POLL: would you ever give a bridesmaid the option to step down?

posted 3 years ago in Bridesmaids
  • poll: Would you give her the option to step down
    Yes I see nothing wrong with it : (24 votes)
    80 %
    No it's rude : (3 votes)
    10 %
    I'd wait a little longer to see how some more things go : (3 votes)
    10 %
  • Post # 3
    Member
    6407 posts
    Bee Keeper

    They always have that option. It doesn’t need to be made explicit.

    You can always tell her gently that you prefer she isn’t a bridesmaid anymore, though. Yes, this will probably cause major issues between you two (and if you do that you absolutely need to pay her for the dress you nagged her to buy). But it might be worth it to you.

    Post # 4
    Member
    2111 posts
    Buzzing bee
    • Wedding: September 2015

    If she complains as often as you say, next time I’d just say, “Well, if you’re really not enjoying yourself, you’re always welcome to step down.” I know people who complain because they like complaining (FI’s one of them). Once I give the option, he’ll just say he’s being a wah-wah and that he’s really fine with it. Normally he becomes much more pleasant afterwards too. I think it’s fine to give her that option, present it however you wish. If she’s been your friend as long as you say, she should be understanding and open with you.

    Post # 7
    Member
    1137 posts
    Bumble bee
    • Wedding: May 2014

    It’s not like you can force them… they always have hat option!

    Post # 9
    Member
    7216 posts
    Busy Beekeeper
    • Wedding: November 1999

    @Italiandoll:  While I don’t excuse everything, I will say that I agree with her on the bridal shower. I think it asking a lot to expect an out-of-town bridesmaid to take out a whole weekend to attend a bridal shower, especially when she’s a single mum. My opinion is you can’t expect out of town people to necessairly attend pre-wedding events.

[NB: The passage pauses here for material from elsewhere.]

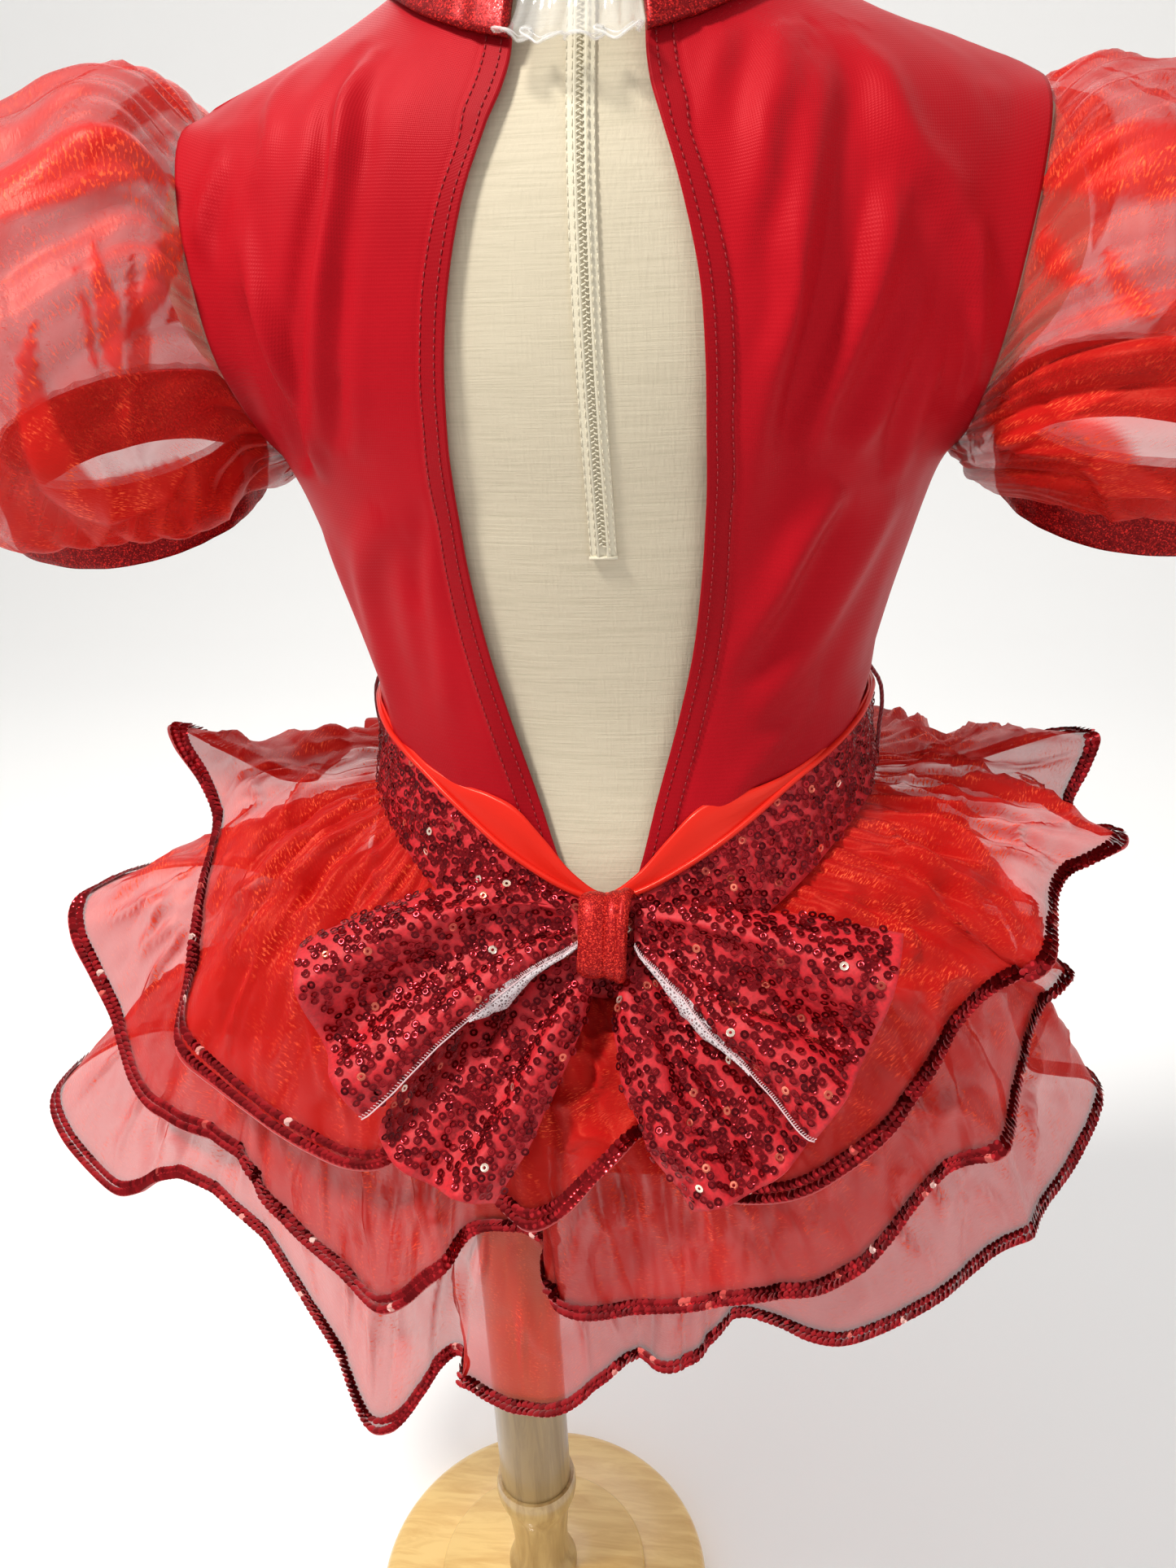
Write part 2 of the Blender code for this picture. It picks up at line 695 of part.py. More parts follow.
# Collar: a padded foil-lycra band, open at the back, and the clear strap that closes it
def build_collar():
    foil = material("red_foil", (0.24, 0.005, 0.01), 0.35, 0.4)
    clear = material("clear_plastic", (0.85, 0.86, 0.84), 0.12, 0.0, 0.35)
    rows = 2
    end_turn = math.asin(0.0205 / 0.066)
    start = math.pi / 2 + end_turn
    finish_turn = math.pi * 2.5 - end_turn
    columns = 38
    inner = []
    outer = []
    for r in range(rows + 1):
        inner.append([])
        outer.append([])
        for c in range(columns + 1):
            angle = start + (finish_turn - start) * c / columns
            level = collar_bottom(angle) + COLLAR_HEIGHT * r / rows
            roll = 1.0 - 0.45 * abs(2.0 * r / rows - 1.0) ** 2
            inner[-1].append(on_form(angle, level, COLLAR_CLEARANCE))
            outer[-1].append(on_form(angle, level, COLLAR_CLEARANCE + 0.001 + COLLAR_WALL * roll))
    wall("collar", inner, outer, foil)

    ridges = 4
    columns = 16
    rows = 3
    inner = []
    outer = []
    spare = 0.0007 / 0.066
    half_turn = end_turn - spare
    for r in range(rows + 1):
        inner.append([])
        outer.append([])
        for c in range(columns + 1):
            share = c / columns
            angle = math.pi / 2 - half_turn + 2.0 * half_turn * share
            ripple = math.sin(math.pi * share * 2 * ridges)
            flare = ease(1.0 - r)
            level = collar_bottom(angle) - 0.003 - 0.002 * ripple * flare + COLLAR_HEIGHT * r / rows
            off = COLLAR_CLEARANCE + 0.0006 * (1.0 + ripple) + 0.003 * flare * (1.0 + 0.6 * ripple)
            inner[-1].append(on_form(angle, level, off))
            outer[-1].append(on_form(angle, level, off + 0.001))
    wall("neck_strap", inner, outer, clear)


def armhole_edge(height, back, rows):
    """The middle of the panels' edge at the left armhole, between the panels' own rows."""
    i = max(k for k in range(len(rows) - 1) if rows[k] <= height)
    ends = []
    for level in (rows[i], rows[i + 1]):
        angle = angle_at(side_x(level), level, back)
        ends.append(on_form(angle, level, KNIT_CLEARANCE + KNIT_WALL / 2.0))
    return ends[0].lerp(ends[1], (height - rows[i]) / (rows[i + 1] - rows[i]))


# Puffed sleeves of organza, gathered into the armhole and into a foil cuff
def build_sleeve(name, side):
    organza = material("organza_" + name, (0.62, 0.05, 0.02), 0.4, 0.2, 0.7)
    foil = material("foil_" + name, (0.24, 0.005, 0.01), 0.35, 0.4)
    around = 26
    gathers = 8
    edge_rows = [h for h in BODY_HEIGHTS if UNDERARM_HEIGHT < h < ARMHOLE_TOP_HEIGHT]
    low = edge_rows[0] + 0.005
    high = edge_rows[-1]
    rings = []
    ring = []
    for k in range(around):
        swing = 2.0 * math.pi * k / around
        height = low + (high - low) * (1.0 - math.cos(swing)) / 2.0
        point = armhole_edge(height, math.sin(swing) >= 0.0, edge_rows)
        ring.append(point - BODY + Vector((ARMHOLE_STANDOFF, 0.0, 0.0)))
    rings.append(ring)
    for s, row in enumerate(SLEEVE_SECTIONS):
        near_x, near_height, far_x, far_height, half_depth, tilt = row
        full = SLEEVE_FULLNESS[name]
        near = Vector((near_x, 0.0, near_height))
        far = Vector((far_x, 0.0, ARMHOLE_MIDDLE + (far_height - ARMHOLE_MIDDLE) * full))
        ring = []
        ends = abs(s / (len(SLEEVE_SECTIONS) - 1) - 0.5)
        gather = 0.0008 + 0.0020 * (1.0 - ease(2.0 * ends)) + 0.0012 * (s < 2)
        for k in range(around):
            swing = 2.0 * math.pi * k / around
            outside = (1.0 - math.cos(swing)) / 2.0
            pucker = gather * outside * math.cos(gathers * swing + 0.5 * s)
            point = near.lerp(far, outside)
            point += (far - near).normalized() * (-math.cos(swing) * pucker)
            point.y = (half_depth + pucker) * math.sin(swing)
            point.z -= tilt * point.y
            ring.append(point)
        rings.append(ring)
    for widening, drop in ((0.0045, 0.004), (0.0, -0.0016)):
        radius = CUFF_RADIUS + widening
        ring = []
        for k in range(around):
            swing = 2.0 * math.pi * k / around
            y = radius * math.sin(swing)
            ring.append(Vector((CUFF_X - radius * math.cos(swing), y,
                                CUFF_TOP - drop - CUFF_TILT * y)))
        rings.append(ring)
    middle = [[BODY + Vector((p.x * side, p.y, p.z)) for p in ring] for ring in rings]
    thicken("sleeve_" + name, middle, ORGANZA_WALL, organza, closed=True)

    grids = []
    for off in (-CUFF_WALL / 2.0, CUFF_WALL / 2.0):
        grid = []
        for drop, flare in ((0.0016, 0.0), (CUFF_HEIGHT / 2, 0.0012), (CUFF_HEIGHT, 0.0004)):
            ring = []
            radius = CUFF_RADIUS + off + flare
            for k in range(around):
                swing = 2.0 * math.pi * k / around
                y = radius * math.sin(swing)
                level = CUFF_TOP - drop - CUFF_TILT * y
                x = CUFF_X - radius * math.cos(swing)
                ring.append(BODY + Vector((x * side, y, level)))
            grid.append(ring)
        grids.append(grid)
    wall("cuff_" + name, grids[0], grids[1], foil, closed=True)


# Belt: a sequinned band with a satin facing that rolls out above it at the back
def build_belt():
    sequin = material("sequin_jersey", (0.50, 0.01, 0.03), 0.35, 0.3)
    satin = material("red_satin", (0.80, 0.05, 0.01), 0.25)
    around = 44
    inner = [[], [], []]
    outer = [[], [], []]
    for r in range(3):
        for c in range(around):
            angle = 2.0 * math.pi * c / around
            level = belt_bottom(angle) + BELT_HEIGHT * r / 2.0
            inner[r].append(on_rows(angle, level, BELT_CLEARANCE))
            outer[r].append(on_rows(angle, level, BELT_CLEARANCE + BELT_WALL))
    wall("belt", inner, outer, sequin, closed=True)

    inner = [[], [], []]
    outer = [[], [], []]
    for r in range(3):
        for c in range(around):
            angle = 2.0 * math.pi * c / around
            level = belt_top(angle) - 0.012 + (0.012 + facing_show(angle)) * r / 2.0
            inner[r].append(on_rows(angle, level, SATIN_CLEARANCE))
            outer[r].append(on_rows(angle, level, SATIN_CLEARANCE + SATIN_WALL))
    wall("belt_facing", inner, outer, satin, closed=True)


# Thread loops that hold the belt at the side seams
def build_loops():
    thread = material("loop_thread", (0.28, 0.005, 0.01), 0.7)
    thickness = 0.0018
    for name, angle in (("left", 0.0), ("right", math.pi)):
        top = belt_top(angle) + 0.012
        bottom = belt_bottom(angle) + 0.003
        steps = 12
        start = KNIT_CLEARANCE + KNIT_WALL + thickness / 2.0 + SEAM_GAP
        end = BELT_CLEARANCE + BELT_WALL + thickness / 2.0 + SEAM_GAP
        points = []
        for k in range(steps + 1):
            share = k / steps
            level = top + (bottom - top) * share
            arch = math.sin(math.pi * share)
            off = start + (end - start) * ease(share * 3.0) + LOOP_STANDOFF * arch
            points.append(on_rows(angle, level, off))
        rings = []
        for k, point in enumerate(points):
            along = points[min(k + 1, steps)] - points[max(k - 1, 0)]
            out = along.cross(Vector((0.0, 1.0, 0.0))).normalized() * (thickness / 2.0)
            ring = []
            for c in range(6):
                turn = 2.0 * math.pi * c / 6
                ring.append(point + out * math.cos(turn)
                            + Vector((0.0, math.sin(turn) * thickness / 2.0, 0.0)))
            rings.append(ring)
        lofted("belt_loop_" + name, rings, thread)


def round_loop(values, share):
    """Smooth value along a closed list, share 0 to 1."""
    count = len(values)
    place = share * count
    i = int(math.floor(place)) % count
    t = place - math.floor(place)
    p0, p1, p2, p3 = (values[(i + k) % count] for k in (-1, 0, 1, 2))
    return 0.5 * (2 * p1 + (p2 - p0) * t + (2 * p0 - 5 * p1 + 4 * p2 - p3) * t ** 2
                  + (3 * p1 - p0 - 3 * p2 + p3) * t ** 3)


# Skirt: three organza ruffles gathered to the leotard under the belt
def build_tier(name, hem, drop):
    organza = material("organza_" + name, (0.62, 0.05, 0.02), 0.4, 0.2, 0.7)
    angles = column(hem, HEM_COLUMNS, "angle")
    steps = [(b - a) % 360 for a, b in zip(angles, angles[1:] + angles[:1])]
    edge_points = []
    for row in hem:
        fold = dict(zip(HEM_COLUMNS, row))
        turn = math.radians(fold["angle"] + fold["lean"])
        edge_points.append(Vector((fold["reach"] * math.cos(turn),
                                   fold["reach"] * math.sin(turn), fold["lift"])))
    edge = []
    roots = []
    for c in range(TIER_COLUMNS):
        share = c / TIER_COLUMNS
        edge.append(round_loop(edge_points, share))
        place = share * len(hem)
        i = int(place)
        roots.append(math.radians(angles[i] + steps[i] * (place - i)))
    calm = []
    reach = 6
    for c in range(TIER_COLUMNS):
        total = Vector((0.0, 0.0, 0.0))
        for k in range(-reach, reach + 1):
            total += edge[(c + k) % TIER_COLUMNS]
        calm.append(total / (2 * reach + 1))
    middle = []
    for t in TIER_ROWS:
        ring = []
        for c in range(TIER_COLUMNS):
            level = belt_bottom(roots[c]) - drop
            root = on_rows(roots[c], level, KNIT_CLEARANCE + KNIT_WALL + 0.0012) - BODY
            outward = Vector((calm[c].x - root.x, calm[c].y - root.y, 0.0))
            knee = root + outward * 0.62
            knee.z += 0.005 + 0.22 * (calm[c].z - root.z)
            point = root * (1 - t) ** 2 + knee * (2 * t * (1 - t)) + edge[c] * t * t
            ring.append(BODY + point)
        middle.append(ring)
    thicken(name, middle, ORGANZA_WALL, organza, closed=True)


def bow_point(across, down, rise):
    """A place on the bow: across and down in its plane, and off it."""
    downward = Vector((0.0, math.sin(BOW_LEAN), -math.cos(BOW_LEAN)))
    outward = Vector((0.0, math.cos(BOW_LEAN), math.sin(BOW_LEAN)))
    return BODY + BOW_MIDDLE + Vector((across, 0.0, 0.0)) + downward * down + outward * rise


def bow_edge(row, t):
    """A smooth edge from the knot to the hem through its middle point."""
    x1, y1, x2, y2, x3, y3 = row
    weights = ((1 - t) * (1 - 2 * t), 4 * t * (1 - t), t * (2 * t - 1))
    return (weights[0] * x1 + weights[1] * x2 + weights[2] * x3,
            weights[0] * y1 + weights[1] * y2 + weights[2] * y3)


# Bow: two wings over two tails, pleated into a foil knot
def build_bow():
    sequin = material("bow_sequin", (0.55, 0.01, 0.04), 0.35, 0.3)
    foil = material("knot_foil", (0.45, 0.01, 0.02), 0.3, 0.3)
    columns = 8
    rows = 4
    for name, (first, second) in BOW_EDGES.items():
        pleats = WING_PLEATS if "wing" in name else TAIL_PLEATS
        knot_rise = 0.0075 if "wing" in name else 0.0015
        middle = []
        for r in range(rows + 1):
            t = r / rows
            x1, y1 = bow_edge(first, t)
            x2, y2 = bow_edge(second, t)
            line = []
            for c in range(columns + 1):
                s = c / columns
                rise = from_table(pleats, PLEAT_COLUMNS, "rise", s)
                lift = knot_rise * (1.0 - t) + rise * t ** 0.8
                bulge = 1.0 + 0.05 * math.sin(math.pi * s) * t
                line.append(bow_point((x1 + (x2 - x1) * s) * bulge, (y1 + (y2 - y1) * s) * bulge, lift))
            middle.append(line)
        thicken(name, middle, BOW_WALL, sequin)
    rings = []
    around = 12
    steps = 8
    for k in range(steps + 1):
        share = -1.0 + 2.0 * k / steps
        size = math.sqrt(max(0.05, 1.0 - abs(share) ** 3))
        ring = []
        for c in range(around):
            turn = 2.0 * math.pi * c / around
            crease = 1.0 + 0.05 * math.cos(3 * turn)
            across = 0.0101 * size * crease * math.copysign(abs(math.cos(turn)) ** 0.7, math.cos(turn))
            rise = 0.0034 + 0.012 * size * math.copysign(abs(math.sin(turn)) ** 0.7, math.sin(turn))
            ring.append(bow_point(across, 0.0165 * share + 0.001, rise))
        rings.append(ring)
    lofted("bow_knot", rings, foil)


build_stand()
build_form()
build_leotard()
build_collar()
build_sleeve("left", 1.0)
build_sleeve("right", -1.0)
build_belt()
build_loops()
build_tier("skirt_tier_1", TIER_1_HEM, TIER_DROPS[0])
build_tier("skirt_tier_2", TIER_2_HEM, TIER_DROPS[1])
build_tier("skirt_tier_3", TIER_3_HEM, TIER_DROPS[2])
build_bow()
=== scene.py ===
"""A child's skirted leotard, shown from the back on its dress form and turned wooden stand.

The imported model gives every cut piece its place. Each cloth here is laid on the wall of its own
piece, with the finer folds, stitches, sequins and trims that the cloth carries.
"""

import math
import random

import bmesh
import bpy
import numpy as np
from mathutils import Matrix, Vector
from mathutils.bvhtree import BVHTree


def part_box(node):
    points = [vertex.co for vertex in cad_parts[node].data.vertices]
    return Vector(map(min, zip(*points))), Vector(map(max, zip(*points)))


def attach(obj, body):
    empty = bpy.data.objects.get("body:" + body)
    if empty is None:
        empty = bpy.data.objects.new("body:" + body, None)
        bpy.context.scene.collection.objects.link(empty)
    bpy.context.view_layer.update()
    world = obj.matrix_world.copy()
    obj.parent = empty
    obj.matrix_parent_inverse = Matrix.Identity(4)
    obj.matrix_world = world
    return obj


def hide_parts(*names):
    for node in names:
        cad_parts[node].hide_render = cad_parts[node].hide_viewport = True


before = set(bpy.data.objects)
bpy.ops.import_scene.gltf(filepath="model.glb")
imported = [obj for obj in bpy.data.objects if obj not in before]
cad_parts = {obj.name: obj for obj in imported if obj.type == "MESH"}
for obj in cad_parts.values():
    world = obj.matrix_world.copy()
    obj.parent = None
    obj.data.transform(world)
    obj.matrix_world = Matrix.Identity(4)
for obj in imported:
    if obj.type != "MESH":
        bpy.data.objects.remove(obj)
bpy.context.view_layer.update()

# Light, floor and camera: a pale sweep under a broad soft key light from the upper left, and the
# camera behind the wearer's left shoulder, looking down as the maker's picture does.
BODY_AXIS = Vector((-0.066, -0.014, 0.578))
CAMERA_PLACE = BODY_AXIS + Vector((-0.0554, 0.5302, 0.2150))
CAMERA_LENS = 29.66
CAMERA_YAW, CAMERA_PITCH, CAMERA_ROLL = (math.radians(a) for a in (-7.81, 24.56, -2.71))


def camera_turn():
    """The camera's axes: turned about the upright, tipped down, then rolled."""
    level = Matrix(((-1, 0, 0), (0, 0, -1), (0, -1, 0)))
    yaw = Matrix.Rotation(CAMERA_YAW, 3, "Z")
    pitch = Matrix.Rotation(CAMERA_PITCH, 3, "X")
    roll = Matrix.Rotation(CAMERA_ROLL, 3, "Z")
    right, down, forward = roll @ pitch @ level @ yaw
    return Matrix((right, -down, -forward)).transposed()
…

    She’s being ridiculous about the wedding though. I think you need to tell her: “If you can’t be there for the entire day (which means sleep over since she lives 4 hours away) then you’ll need to step down from being a bridesmaid”. Don’t give her the option. Be there all day, or be a regular guest.

    Post # 10
    Member
    7410 posts
    Busy Beekeeper

    @Italiandoll:  I don’t get post like these. You admit that she has always had an attitude and complained alot. Why did you think she would suddenly change her personality just because you made her a BM?

    I honestly do not think it is fair to force give her the option to step dowm. Just by mentioning it you are going to be telling her that you would rather not have her in your wedding.

    I would try approaching this from a friendship standpoint rather than a BM/Bride one. Why not take her out for coffee and explain to her that when she does X,Y & Z it makes you feel X,Y,&Z.

    As for showers/bachelorette parties I think that these are optional extras and no BM shoudl be forced to take part. So I would suggest letting these things slide.

    Post # 13
    Member
    1137 posts
    Bumble bee
    • Wedding: May 2014

    @Italiandoll:  Oh well, I don’t think is wrong to do it. Just be wise and nice! Like not in a rude way. Maybe:

    “I’ve seen you are busy, I won’t like to stress you out with stuff you can’t do. Why don’t you just attend to the wedding?” 

    Or something O_O

    Post # 14
    Member
    7410 posts
    Busy Beekeeper

    @Italiandoll:  This is where the old saying of “none cares more about your wedding than you” fits. Even lovely friends don;t care that much about your wedding they are just willing to humour you because they love you. A friend with an attitude is never going to go that far.

    Enjoy the support that you are getting from your MOH and other BM.

    Post # 15
    Member
    863 posts
    Busy bee
    • Wedding: October 2014

    @Italiandoll: It sounds like your friend has a lot on her plate and your being a little unrealistic in your expectations of what an out-of-town single parent BM will be able to do. I think if you stress to your BM that she can step down it’s going to come across as you giving her the chance to jump before you push her.